Monday, June 30, 2008

Cherokee Legend

Do you know the legend of the Cherokee Indian youth's rite of passage?

His father takes him into the forest, blindfolds him and leaves him alone. He is required to sit on a stump the whole night and not remove the blindfold until the rays of the morning sun shine through it. He cannot cry out for help to anyone. Once he survives the night, he is a MAN. He cannot tell the other boys of this experience because each lad must come into manhood on his own.

The boy is naturally terrified. He can hear all kinds of noises. Wild beasts must surely be all around him. Maybe even some human might do him harm. The wind blew the grass and earth, and shook his stump, but he sat stoically, never removing the blindfold. It would be the only way he could become a man! Finally, after a horrific night, the sun appeared and he removed his blindfold.

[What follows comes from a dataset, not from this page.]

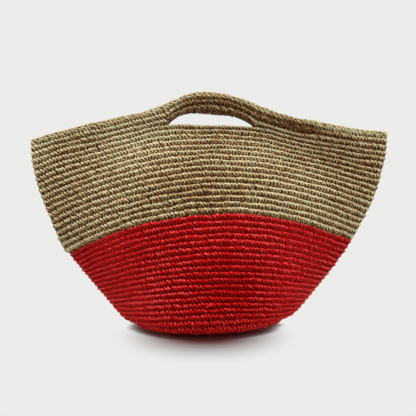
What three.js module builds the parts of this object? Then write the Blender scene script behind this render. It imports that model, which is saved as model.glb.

It was then that he discovered his father sitting on the stump next to him. He had been at watch the entire night, protecting his son from harm.

We, too, are never alone. Even when we don't know it, our Heavenly Father is watching over us, sitting on the stump beside us. When trouble comes, all we have to do is reach out to Him. Moral of the Story: Just because you can't see God, doesn't mean He is not there.


God at play said...

I just developed an interactive animation that went with this story. I had no idea where it came from, but after some research, I found out it was virally circulated as an e-mail, and then found it on this blog.

Are you the originator of the story as it is written here? Or did you copy it from an e-mail you got?

I'm trying to find the source of the story since the wording of the recording seems to be copied directly from the wording of this post.

Sheila D. Staves said...

In response to the comment from God at play...
This story came to me in email format and I shared here in my blog.